Here's more info about why I asked:

I didn't want to bias the responses at first with too much information (motive).

The internal meter systems in cameras read reflected light from the subject. As opposed to an incident meter that is used to measure the light directly. Reflected light meters can be off when the subject is abnormally bright or dark.

I've been doing this for a long time and used to own 3 different hand light meters. I gave the last one away about 8 years ago. I believe the camera internal meters (and camera control systems) have improved to the point where most photographers now, especially out of the studio, are, like me, happy using and do indeed use the camera's metering system.

I'm looking to validate my assumption about most photographers. I teach photography and it's nice to be able to tell a class I have a little more than just my belief when I tell them something.

Joe
 
Nikon's new highlight tone priority metering introduced in the D810 was that company's latest advance in in camera light metering.
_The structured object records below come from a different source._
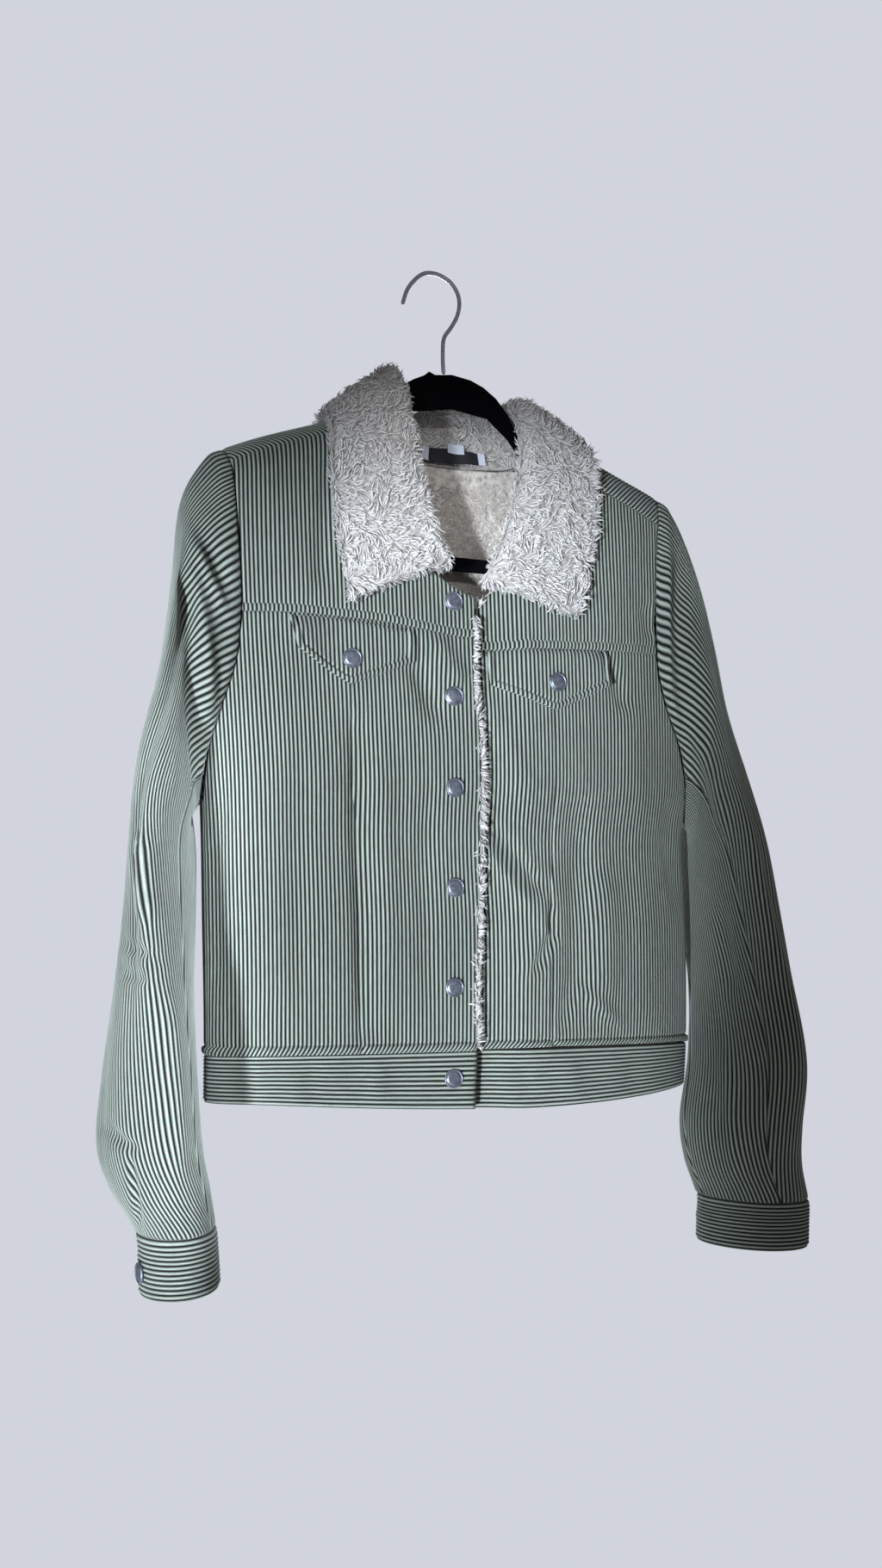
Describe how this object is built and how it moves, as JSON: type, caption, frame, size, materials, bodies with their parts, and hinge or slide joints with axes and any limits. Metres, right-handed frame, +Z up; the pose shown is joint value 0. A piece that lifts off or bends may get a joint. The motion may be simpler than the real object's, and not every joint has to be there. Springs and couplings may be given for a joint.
{
  "type": "sherpa lined jacket on hanger",
  "caption": "Cropped corduroy trucker jacket with sherpa collar and lining, snap front, flap pockets and cuffs, hanging open-necked on a plain hanger.",
  "frame": {"origin": "the underside of the hanger hook's top, where it rests on a rail", "axes": "+Z up along the hanging jacket, -Y out of the jacket's front, +X towards the wearer's left"},
  "size_m": [0.5444, 0.1903, 0.7751],
  "materials": {
    "corduroy": "green wide-wale cotton corduroy",
    "sherpa": "cream sherpa pile",
    "lining": "beige sherpa lining in the back",
    "snap": "brushed metal snap caps",
    "hanger": "black plastic",
    "wire": "steel wire",
    "label": "plain woven label with no text"
  },
  "bodies": {
    "root": {"right_front_yoke": "corduroy", "right_front_centre": "corduroy", "right_front_side": "corduroy", "right_front_lining": "sherpa", "right_pocket_flap": "corduroy", "left_front_yoke": "corduroy", "left_front_centre": "corduroy", "left_front_side": "corduroy", "left_front_lining": "sherpa", "left_pocket_flap": "corduroy", "back": "corduroy", "back_lining": "lining", "waistband_right_front": "corduroy", "waistband_left_front": "corduroy", "waistband_back": "corduroy", "right_upper_sleeve": "corduroy", "right_under_sleeve": "corduroy", "right_cuff": "corduroy", "left_upper_sleeve": "corduroy", "left_under_sleeve": "corduroy", "left_cuff": "corduroy", "collar": "sherpa", "neck_label": "label", "front_snap_1": "snap", "front_snap_2": "snap", "front_snap_3": "snap", "front_snap_4": "snap", "front_snap_5": "snap", "front_snap_6": "snap", "right_flap_snap": "snap", "left_flap_snap": "snap", "right_cuff_snap": "snap", "left_cuff_snap": "snap", "hanger": "hanger", "hook": "wire"}
  },
  "joints": []
}
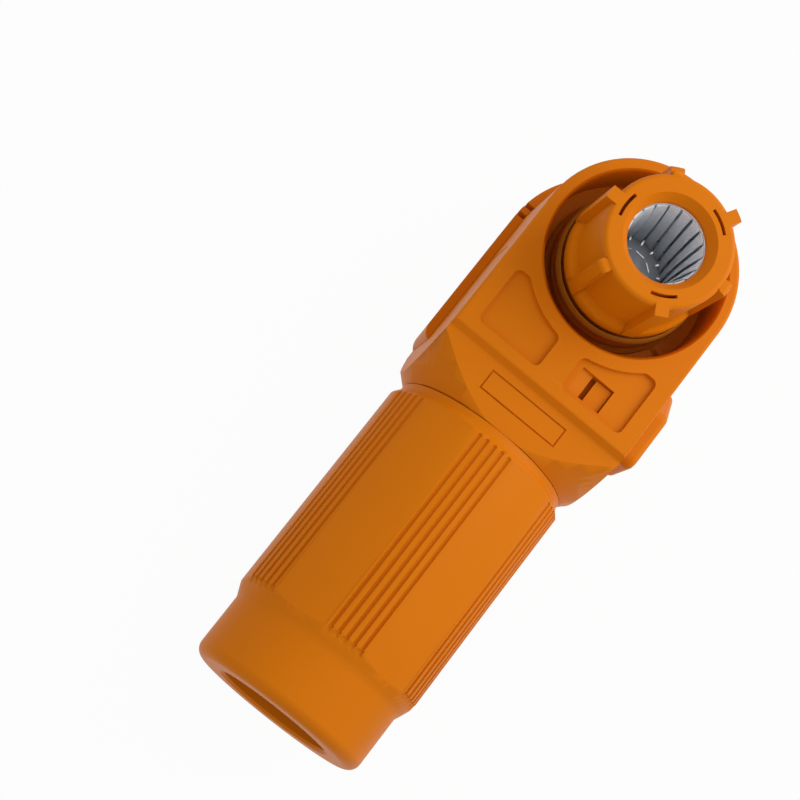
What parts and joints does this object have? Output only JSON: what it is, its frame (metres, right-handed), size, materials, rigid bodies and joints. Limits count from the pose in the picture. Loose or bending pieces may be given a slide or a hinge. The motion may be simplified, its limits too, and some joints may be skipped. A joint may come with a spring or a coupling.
{
  "type": "right-angle high voltage plug",
  "caption": "Right-angle single-pole high-current plug with a ribbed socket crown, a sprung lock slide and a knurled cable clamping nut.",
  "frame": {"origin": "on the mating axis, at the flat rear face of the cover", "axes": "+Z along the mating axis out of the socket, +X along the cable, away from the body, +Y towards the release button"},
  "size_m": [0.1103, 0.0396, 0.052],
  "materials": {
    "orange_plastic": "moulded, fine satin",
    "seal_rubber": "moulded, matt",
    "silver_plate": "silver plated copper alloy, satin",
    "tin_plate": "tin plated copper, matt",
    "steel": "zinc plated",
    "inner_plastic": "moulded, matt"
  },
  "bodies": {
    "body": {"housing": "orange_plastic", "rear_cover": "orange_plastic", "cover_gasket": "seal_rubber", "crown_insulator": "orange_plastic", "interface_seal": "seal_rubber", "socket_contact": "silver_plate", "lamella_cage": "silver_plate", "crimp_terminal": "tin_plate", "terminal_screw": "steel", "spring_washer": "steel", "barrel_sleeve": "inner_plastic", "barrel_bush": "inner_plastic", "cable_seal": "seal_rubber", "seal_washer": "inner_plastic", "neck_o_ring": "seal_rubber", "return_spring_near": "steel", "return_spring_far": "steel"},
    "slide": {"lock_slide": "orange_plastic", "release_button": "orange_plastic"},
    "claw": {"clamp_claw": "inner_plastic"},
    "nut": {"gland_nut": "orange_plastic"}
  },
  "joints": [
    {"name": "release_press", "type": "slide", "parent": "body", "child": "slide", "axis": [0, -1, 0], "range_m": [0, 0.0022], "stiffness_N_per_m": 1500, "springref_m": -0.002, "deforming": ["return_spring_near", "return_spring_far"]},
    {"name": "nut_travel", "type": "slide", "parent": "body", "child": "claw", "axis": [1, 0, 0], "range_m": [0, 0.004]},
    {"name": "nut_turn", "type": "hinge", "parent": "claw", "child": "nut", "pos_m": [0.06, 0, 0.018], "axis": [1, 0, 0], "range_deg": [0, 720]}
  ],
  "couplings": [
    {"joint": "nut_travel", "follows": "nut_turn", "m_per_rad": 0.0003183}
  ]
}
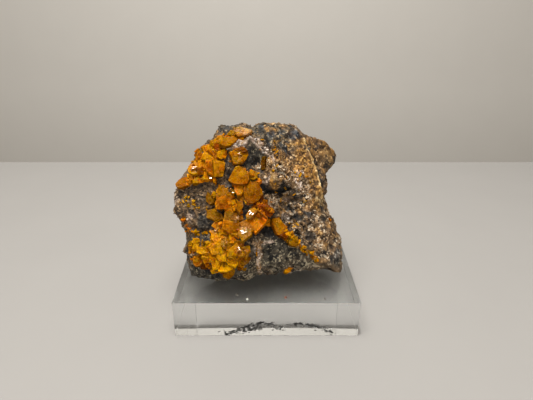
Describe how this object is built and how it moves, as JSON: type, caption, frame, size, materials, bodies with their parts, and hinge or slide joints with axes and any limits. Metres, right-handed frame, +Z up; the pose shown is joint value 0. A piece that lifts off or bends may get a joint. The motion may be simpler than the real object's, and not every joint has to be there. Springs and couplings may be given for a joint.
{
  "type": "mineral specimen on a display block",
  "caption": "Rough lump of brown and grey matrix rock, its front grown over with orange tabular wulfenite crystals, standing on a square clear display block.",
  "frame": {"origin": "centre of the display block's underside, on the surface that it stands on", "axes": "+Z up; +Y to the back of the specimen, so that the crystals face -Y; +X to the right seen from the front"},
  "size_m": [0.0514, 0.05, 0.0534],
  "materials": {
    "acrylic": "clear cast acrylic, polished faces",
    "stone": "rough iron-stained gossan rock: brown, dark grey and pinkish white",
    "wulfenite": "orange translucent wulfenite, resinous to adamantine lustre"
  },
  "bodies": {
    "root": {"acrylic_block": "acrylic", "matrix_rock": "stone", "wulfenite_upper_left": "wulfenite", "wulfenite_top_blades": "wulfenite", "wulfenite_left_edge": "wulfenite", "wulfenite_upper_middle": "wulfenite", "wulfenite_middle": "wulfenite", "wulfenite_left_pocket": "wulfenite", "wulfenite_low_pocket": "wulfenite", "wulfenite_rib": "wulfenite", "wulfenite_chip": "wulfenite", "wulfenite_left_chip": "wulfenite"}
  },
  "joints": []
}
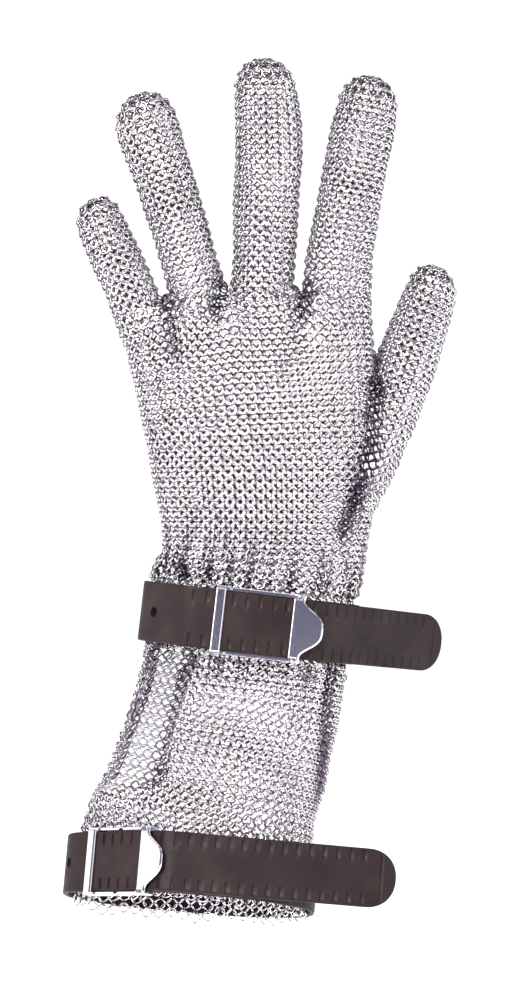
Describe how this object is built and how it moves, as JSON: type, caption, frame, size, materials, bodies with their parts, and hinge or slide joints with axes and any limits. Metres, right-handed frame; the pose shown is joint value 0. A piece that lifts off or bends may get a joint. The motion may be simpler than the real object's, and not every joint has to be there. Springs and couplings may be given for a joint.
{
  "type": "chainmail glove",
  "caption": "Left-hand ring-mesh protective glove with a long slit cuff, closed by rubber straps with lever buckles.",
  "frame": {"origin": "centre of the cuff opening, where the hand goes in", "axes": "+Z along the glove towards the fingertips, -Y out of the back of the hand, +X towards the thumb side"},
  "size_m": [0.1378, 0.0758, 0.3024],
  "materials": {
    "stainless_ring_mesh": "bright tumbled stainless rings",
    "strap_rubber": "satin moulded dark brown elastomer",
    "stainless_sheet": "satin stamped sheet with bright edges"
  },
  "bodies": {
    "root": {"mail_cuff": "stainless_ring_mesh", "mail_hand": "stainless_ring_mesh", "mail_little_finger": "stainless_ring_mesh", "mail_ring_finger": "stainless_ring_mesh", "mail_middle_finger": "stainless_ring_mesh", "mail_index_finger": "stainless_ring_mesh", "mail_thumb": "stainless_ring_mesh", "cuff_strap": "strap_rubber", "wrist_strap": "strap_rubber", "cuff_buckle_frame": "stainless_sheet", "wrist_buckle_frame": "stainless_sheet"},
    "cuff_lever": {"cuff_buckle_lever": "stainless_sheet"},
    "wrist_lever": {"wrist_buckle_lever": "stainless_sheet"}
  },
  "joints": [
    {"name": "cuff_lever_hinge", "type": "hinge", "parent": "root", "child": "cuff_lever", "pos_m": [-0.01621, -0.03017, 0.01844], "axis": [-0.084, -0.1822, -0.9797], "range_deg": [0, 90]},
    {"name": "wrist_lever_hinge", "type": "hinge", "parent": "root", "child": "wrist_lever", "pos_m": [0.03576, -0.019, 0.09686], "axis": [-0.1149, -0.0175, -0.9932], "range_deg": [0, 90]}
  ]
}
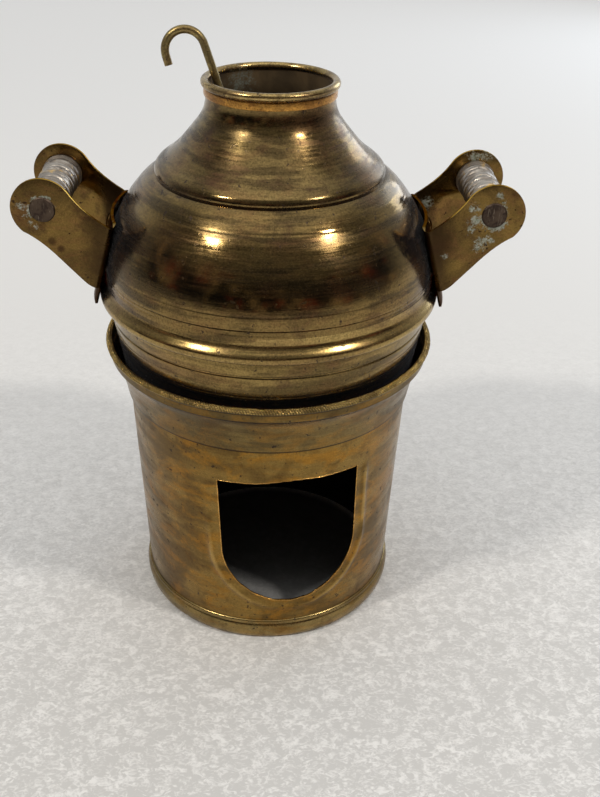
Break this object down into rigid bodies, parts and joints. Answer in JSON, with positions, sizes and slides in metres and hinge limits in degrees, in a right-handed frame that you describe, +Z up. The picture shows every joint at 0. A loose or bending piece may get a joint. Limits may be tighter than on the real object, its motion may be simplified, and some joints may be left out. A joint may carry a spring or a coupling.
{
  "type": "candle lantern",
  "caption": "Brass candle lantern: an open stand with an arched door, and a domed, necked body with ribbed side handles that lifts off it, with a loose hook wire in the neck.",
  "frame": {"origin": "centre of the stand's foot, at the table", "axes": "+Z up along the lantern's axis, -Y the front, where the door is, and the handles along X"},
  "size_m": [0.1436, 0.1026, 0.1828],
  "materials": {
    "aged_brass": "aged, with turned lines",
    "warm_brass": "aged, warmer brown",
    "copper_band": "reddish, half bright",
    "dark_iron": "dark, scratched ends",
    "grip_metal": "grey tarnish, worn ridges",
    "wire_brass": "dull"
  },
  "bodies": {
    "stand": {"stand_tube": "warm_brass", "foot_ring": "warm_brass", "stand_collar": "aged_brass", "collar_rim": "aged_brass"},
    "body": {"body_skirt": "aged_brass", "floor_plate": "aged_brass", "body_bead": "aged_brass", "body_dome": "aged_brass", "neck_cone": "aged_brass", "neck_band": "copper_band", "neck_lip": "aged_brass", "left_bracket": "aged_brass", "right_bracket": "aged_brass", "left_bracket_rivets": "aged_brass", "right_bracket_rivets": "aged_brass", "left_grip_rod": "dark_iron", "right_grip_rod": "dark_iron"},
    "left_grip": {"left_grip": "grip_metal"},
    "right_grip": {"right_grip": "grip_metal"},
    "hook": {"hook_wire": "wire_brass"}
  },
  "joints": [
    {"name": "body_lift", "type": "slide", "parent": "stand", "child": "body", "axis": [0, 0, 1], "range_m": [0, 0.06]},
    {"name": "left_grip_turn", "type": "hinge", "parent": "body", "child": "left_grip", "pos_m": [-0.063, 0, 0.137], "axis": [0, 1, 0], "continuous": true},
    {"name": "right_grip_turn", "type": "hinge", "parent": "body", "child": "right_grip", "pos_m": [0.063, 0, 0.137], "axis": [0, 1, 0], "continuous": true},
    {"name": "hook_pull", "type": "slide", "parent": "body", "child": "hook", "axis": [-0.3267, 0.0847, 0.9413], "range_m": [0, 0.11]}
  ]
}
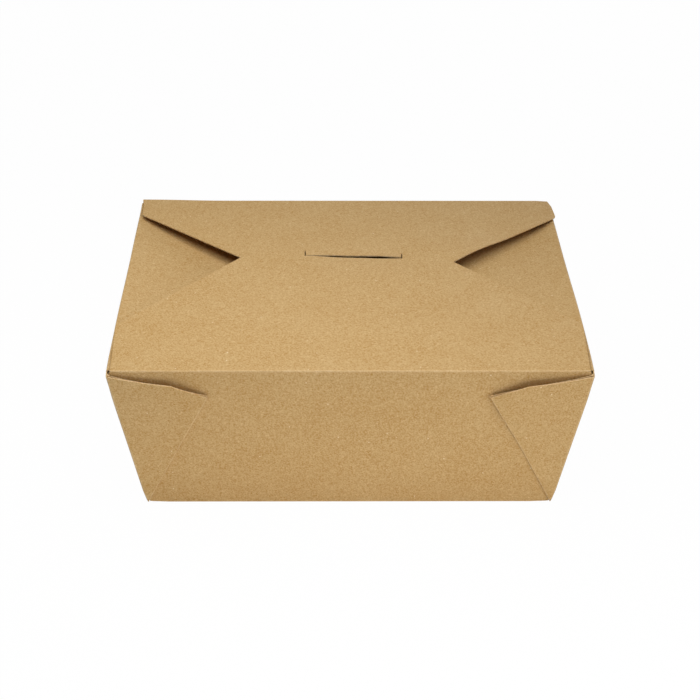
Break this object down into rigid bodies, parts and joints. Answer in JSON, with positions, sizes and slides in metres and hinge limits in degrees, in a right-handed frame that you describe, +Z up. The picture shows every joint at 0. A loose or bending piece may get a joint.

I believe Canon introduced highlight tone priority metering a few years before Nikon did.

Light metering in the camera is also connected to how the camera is set up as far as tone curve, and of course these days we are metering for color positive images and not for negative images... as I am sure you know, Ysarex, there are different strategies when one takes a light meter reading depending upon whether one is shooting for a color positive or a black and white negative final image.